The exercise:
Please quote exactly the lines below from the line containing "88 of scene.py on. This part finishes it." to the line containing "nodes used here.", both lines included, and nothing else.

Data section:

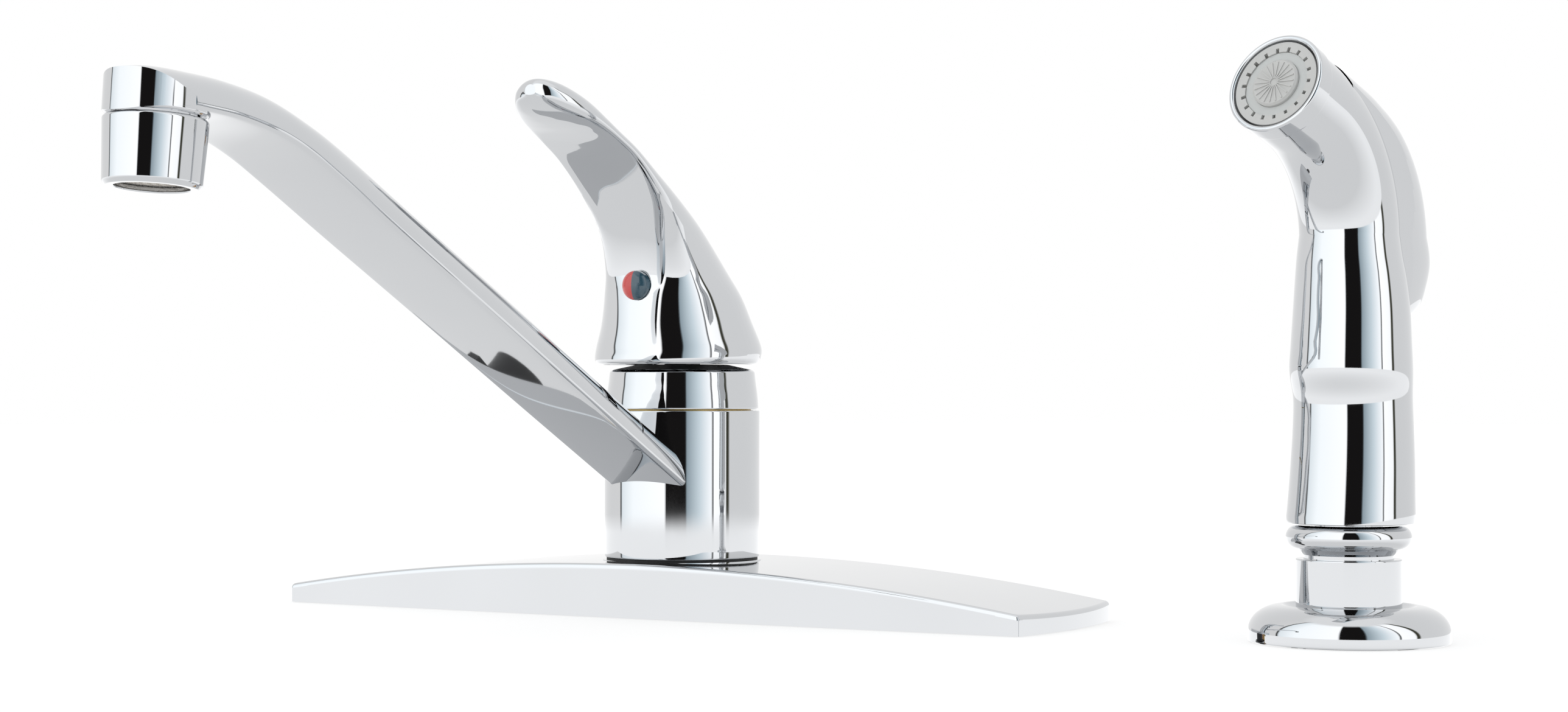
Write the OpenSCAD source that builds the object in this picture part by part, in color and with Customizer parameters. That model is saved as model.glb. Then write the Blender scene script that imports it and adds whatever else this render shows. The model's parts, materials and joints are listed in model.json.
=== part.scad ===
// Single-lever kitchen faucet on an arched deck plate, with a swivelling spout and a side spray.
// Millimetres. The origin is on the spout's axis at the sink deck: +X runs along the plate
// towards the side spray, -Y points the way the spout does, +Z is up.

/* [Deck plate] */
// Length of the plate, end to end
plate_l = 254; // [250:1:264]
// Width of the plate at its middle
plate_w = 63.5; // [61:0.5:70]
// Height of the arch at its middle
plate_h = 15.6; // [14:0.2:17]
// Height of the arch at its two ends
plate_end_h = 5.2; // [5:0.1:7]
// How far each long side bows out
side_bow = 1.6; // [1:0.1:3]
// How far each end bows out
end_bow = 2.8; // [1.5:0.1:5]
// Wall of the pressed plate
plate_wall = 1.8; // [1.2:0.1:2]
// Thickness of the gasket under the plate
gasket_t = 1.6; // [1:0.1:2]
// Thickness of the plastic base pan
pan_t = 2; // [1.6:0.1:2.2]

/* [Mounting to the sink] */
// Distance between the two mounting shanks
shank_pitch = 203.2; // [200:0.2:206]
// Outside diameter of a mounting shank
shank_d = 20.7; // [18:0.1:22]
// Bore of a mounting shank
shank_bore = 14; // [10:0.5:15]
// How far a shank reaches below the deck
shank_len = 50; // [40:1:70]
// Thickness of the sink deck that is clamped
sink_t = 10; // [4:1:15]
// Outside diameter of the supply tubes
tube_d = 9.52; // [8:0.02:10]
// How far the supply tubes reach below the deck
tube_len = 62; // [50:1:90]

/* [Valve body] */
// Outside diameter of the tower that the spout turns on
tower_d = 40.6; // [40:0.1:41]
// Diameter of the cartridge
cartridge_d = 34.8; // [33:0.1:35]
// Height of the cartridge seat above the deck
seat_z = 40; // [39:0.5:41]
// Height of the lever's pivot above the deck
pivot_z = 58; // [57.5:0.1:58.5]

/* [Spout] */
// Outside diameter of the sleeve
sleeve_d = 45.7; // [45.4:0.1:47]
// Bore of the sleeve
sleeve_bore = 41.8; // [41.7:0.1:42.2]
// Height of the sleeve's top above the deck
sleeve_top = 59.3; // [59:0.1:59.5]
// Distance from the sleeve's axis to the outlet's axis
reach = 221.8; // [200:1:240]
// Width of the arm
arm_w = 26; // [24:0.5:28]
// Thickness of the arm along its straight run
arm_t = 11.4; // [11:0.2:14]
// Rise of the arm, in degrees
arm_rise = 26.7; // [24:0.1:28]
// Height of the arm's underside where it leaves the sleeve's axis
arm_root_z = 28.3; // [26:0.1:30]
// Bore of the waterway in the arm
waterway_d = 6.5; // [5:0.5:7]
// Diameter of the outlet head
head_d = 24.2; // [22:0.1:26]
// Tilt of the outlet head, in degrees
head_tilt = 4.5; // [0:0.5:12]

/* [Aerator] */
// Length of the aerator's shell
aerator_l = 16.4; // [14.4:0.1:18]
// Diameter of the aerator's shell at its mouth
aerator_mouth_d = 22.3; // [21:0.1:22.4]

/* [Handle and cap] */
// Diameter of the cap ring at its foot
cap_d = 45; // [44.4:0.1:45.6]
// Height of the cap ring
cap_h = 11.5; // [11:0.1:12]
// Diameter of the handle's skirt
skirt_d = 48.6; // [47.6:0.1:50]
// Gap between the cap ring and the skirt
skirt_gap = 1.6; // [1.2:0.1:2]
// Slope of the skirt's rear edge, in degrees
skirt_slope = 12; // [10:0.5:14]
// Width of the lever's blade
blade_w = 27.7; // [24:0.2:30]
// Diameter of the index button
button_d = 8.5; // [7:0.1:9]

/* [Side spray] */
// Distance from the spout's axis to the spray's axis
spray_x = 203.2; // [200:0.2:230]
// Turn of the spray in its holder, in degrees
spray_turn = -13; // [-60:1:60]
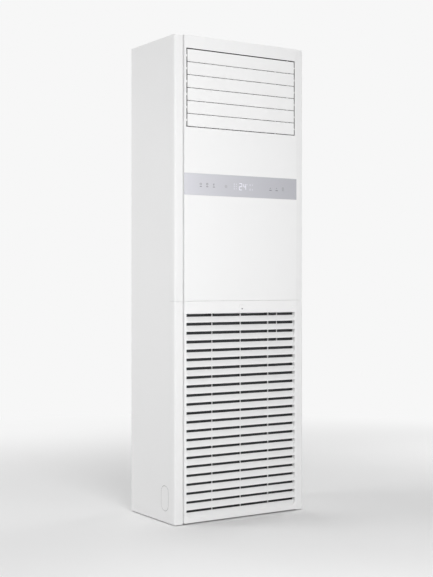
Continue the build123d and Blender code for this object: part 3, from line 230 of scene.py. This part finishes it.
class Nodes:
    """The node tree of a material or of the world, emptied."""

    def __init__(self, owner):
        owner.use_nodes = True
        self.tree = owner.node_tree
        self.tree.nodes.clear()

    def node(self, kind, settings=None, sockets=None, out=0):
        """Adds a node: its settings first, then values or links of its sockets."""
        made = self.tree.nodes.new(kind)
        for key, value in (settings or {}).items():
            setattr(made, key, value)
        for key, value in (sockets or {}).items():
            if isinstance(value, Wire):
                self.tree.links.new(value.socket, made.inputs[key])
            else:
                made.inputs[key].default_value = value
        return Wire(self, made.outputs[out])

    def maths(self, operation, *values):
        return self.node("ShaderNodeMath", {"operation": operation}, dict(enumerate(values)))

    def end(self, shader, kind="ShaderNodeOutputMaterial"):
        """Leads a shader to the tree's output."""
        output = self.tree.nodes.new(kind)
        self.tree.links.new(shader.socket, output.inputs["Surface"])

    def page_share(self):
        """1 where the camera, a mirror or glass looks straight at it, and 0 for light."""
        path = self.node("ShaderNodeLightPath", out="Is Camera Ray")
        glossy = Wire(self, path.socket.node.outputs["Is Glossy Ray"])
        clear = Wire(self, path.socket.node.outputs["Is Transmission Ray"])
        return path.math("MAXIMUM", glossy).math("MAXIMUM", clear)


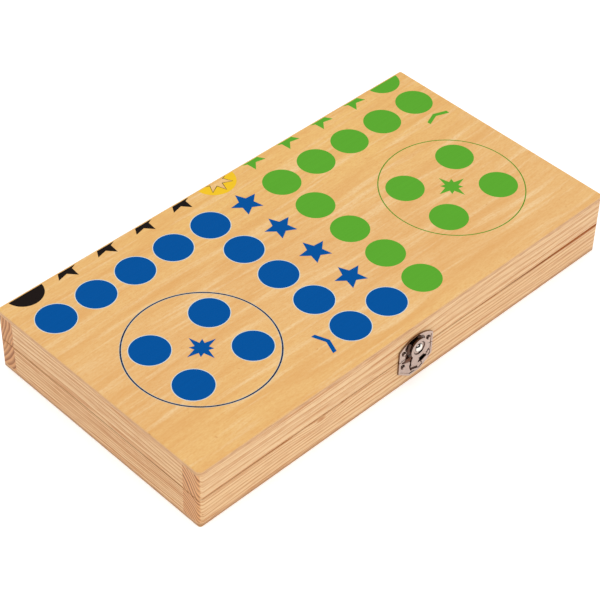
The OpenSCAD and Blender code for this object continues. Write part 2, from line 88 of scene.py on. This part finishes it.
class Graph:
    """A material's node tree, with short calls for the nodes used here.

    A value is a plain number or colour, or the output socket of another node."""

    def __init__(self, name):
        self.mat = bpy.data.materials.new(name)
        self.mat.use_nodes = True
        self.tree = self.mat.node_tree
        self.tree.nodes.clear()
        self.shader = self.node("BsdfPrincipled")
        self.out = self.node("OutputMaterial")
        self.join(self.shader.outputs["BSDF"], self.out.inputs["Surface"])
        self.coords = self.node("TexCoord").outputs["Object"]

    def join(self, output, socket):
        self.tree.links.new(output, socket)

    def put(self, socket, value):
        """Sets a socket to a number or colour, or links another socket to it."""
        if isinstance(value, bpy.types.NodeSocket):
            self.join(value, socket)
        else:
            socket.default_value = value

    def node(self, kind, **inputs):
        """A new node, with values for its inputs by name; an underscore stands for a space."""
        node = self.tree.nodes.new("ShaderNode" + kind)
        for name, value in inputs.items():
            self.put(node.inputs[name.replace("_", " ")], value)
        return node

    def calc(self, operation, *values, clamp=False):
        node = self.node("Math")
        node.operation = operation
        node.use_clamp = clamp
        for socket, value in zip(node.inputs, values):
            self.put(socket, value)
        return node.outputs[0]

    def plus(self, a, b):
        return self.calc("ADD", a, b)

    def minus(self, a, b):
        return self.calc("SUBTRACT", a, b)

    def times(self, a, b):
        return self.calc("MULTIPLY", a, b)

    def divide(self, a, b):
        return self.calc("DIVIDE", a, b)

    def apart(self, a, b):
        """How far two values are from each other."""
        return self.calc("ABSOLUTE", self.minus(a, b))

    def weigh(self, a, share_a, b, share_b):
        """The sum of two values, each times its own share."""
        return self.plus(self.times(a, share_a), self.times(b, share_b))

    def squares(self, a, b):
        """The sum of two values' squares."""
        return self.weigh(a, a, b, b)

    def split(self, v):
        """The x, y and z of a vector."""
        return self.node("SeparateXYZ", Vector=v).outputs[:]

    def merge(self, x, y, z):
        return self.node("CombineXYZ", X=x, Y=y, Z=z).outputs[0]

    def noise(self, v, scale, detail, rough=0.5):
        """Noise from 0 to 1 over a vector, with about scale waves in a metre."""
        return self.node("TexNoise", Vector=v, Scale=scale, Detail=detail, Roughness=rough).outputs["Fac"]

    def grain(self, place, scales, detail, rough=0.5, shift=(0.0, 0.0, 0.0)):
        """Noise that is drawn out.

        place: three values to spread it over. scales: its waves in a metre along each of them. shift:
        moves the pattern, so that pieces and layers differ."""
        drawn = self.merge(*[self.times(value, scale) for value, scale in zip(place, scales)])
        moved = self.node("VectorMath")
        self.put(moved.inputs[0], drawn)
        self.put(moved.inputs[1], shift)
        return self.noise(moved.outputs["Vector"], 1.0, detail, rough)

    def curve(self, value, stops):
        """A curve of straight stretches through its stops, each (value, height) in 0 to 1."""
        node = self.node("ValToRGB", Fac=value)
        elements = node.color_ramp.elements
        while len(elements) < len(stops):
            elements.new(0.5)
        for element, (at, height) in zip(elements, stops):
            element.position = at
            element.color = (height, height, height, 1.0)
        return node.outputs["Color"]

    def remap(self, value, low, high, at_low=0.0, at_high=1.0, smooth=False):
        """Goes from at_low to at_high as value goes from low to high, and no further."""
        node = self.node("MapRange")
        if smooth:
            node.interpolation_type = "SMOOTHSTEP"
        for socket, number in zip(node.inputs, (value, low, high, at_low, at_high)):
            self.put(socket, number)
        return node.outputs["Result"]

    def mix(self, share, under, over):
        """The colour under, with a share of the colour over laid on it."""
        node = self.node("Mix")
        node.data_type = "RGBA"
        for name, value in (("Factor", share), ("A", under), ("B", over)):
            self.put(node.inputs[name], value)
        return node.outputs["Result"]

    def tint(self, under, over, layer, low, high, most=1.0):
        """Lays on none of the colour over where layer is low, rising to the share most where it is high."""
        return self.mix(self.remap(layer, low, high, 0.0, most), under, over)

    def facing(self, axis, low=0.5, high=0.8):
        """1 on the faces square to an object axis, 0 on the others.

        low and high are the cosines between which that changes as a face leans over."""
        local = self.node("VectorTransform")
        local.vector_type = "NORMAL"
        local.convert_from = "WORLD"
        local.convert_to = "OBJECT"
        self.join(self.node("NewGeometry").outputs["True Normal"], local.inputs[0])
        square = self.calc("ABSOLUTE", self.split(local.outputs[0])[axis])
        return self.remap(square, low, high, smooth=True)

    def surface(self, colour, rough, bump=None, depth=0.0, **fixed):
        """Wires colour, roughness and a bump of some depth into the shader, and gives the material.

        fixed: plain numbers for the shader's other sockets, by name."""
        self.put(self.shader.inputs["Base Color"], colour)
        self.put(self.shader.inputs["Roughness"], rough)
        if bump is not None:
            node = self.node("Bump", Strength=1.0, Distance=depth, Height=bump)
            self.join(node.outputs["Normal"], self.shader.inputs["Normal"])
        for name, value in fixed.items():
            self.shader.inputs[name.replace("_", " ")].default_value = value
        return self.mat


def give(node, mat):
    """Gives a CAD node one material."""
    mesh = NODES[node].data
    mesh.materials.clear()
    mesh.materials.append(mat)


# ---------- pine rails ----------

SIDE_PALE = srgb(247, 209, 160)
SIDE_WARM = srgb(238, 194, 140)
SIDE_LINE = srgb(196, 126, 70)
END_PALE = srgb(240, 182, 128)
END_WARM = srgb(210, 146, 94)
END_LINE = srgb(138, 72, 36)

# a ring's darkness from its inner to its outer edge, thin for the sides and broad for the ends: early wood
# darkens slowly, then the late wood ends sharply
THIN_RING = ((0.0, 0.4), (0.07, 0.0), (0.60, 0.05), (0.80, 0.45), (0.92, 1.0))
BROAD_RING = ((0.0, 0.5), (0.09, 0.0), (0.38, 0.08), (0.68, 0.75), (0.88, 1.0))
RING_WANDER = 10 * MM                   # how far the rings wander along a rail
RING_UNEVEN = 0.8                       # how much their widths differ

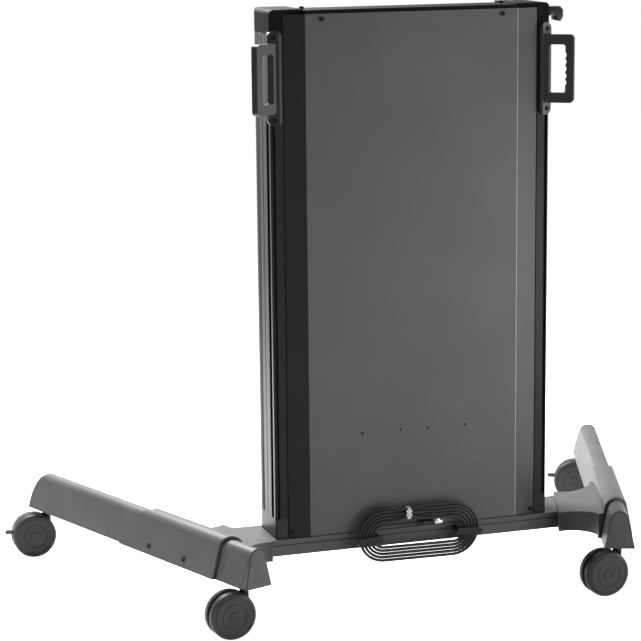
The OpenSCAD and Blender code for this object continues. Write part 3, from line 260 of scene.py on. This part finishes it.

Correct answer:
The OpenSCAD and Blender code for this object continues. Write part 2, from line 88 of scene.py on. This part finishes it.
class Graph:
    """A material's node tree, with short calls for the nodes used here.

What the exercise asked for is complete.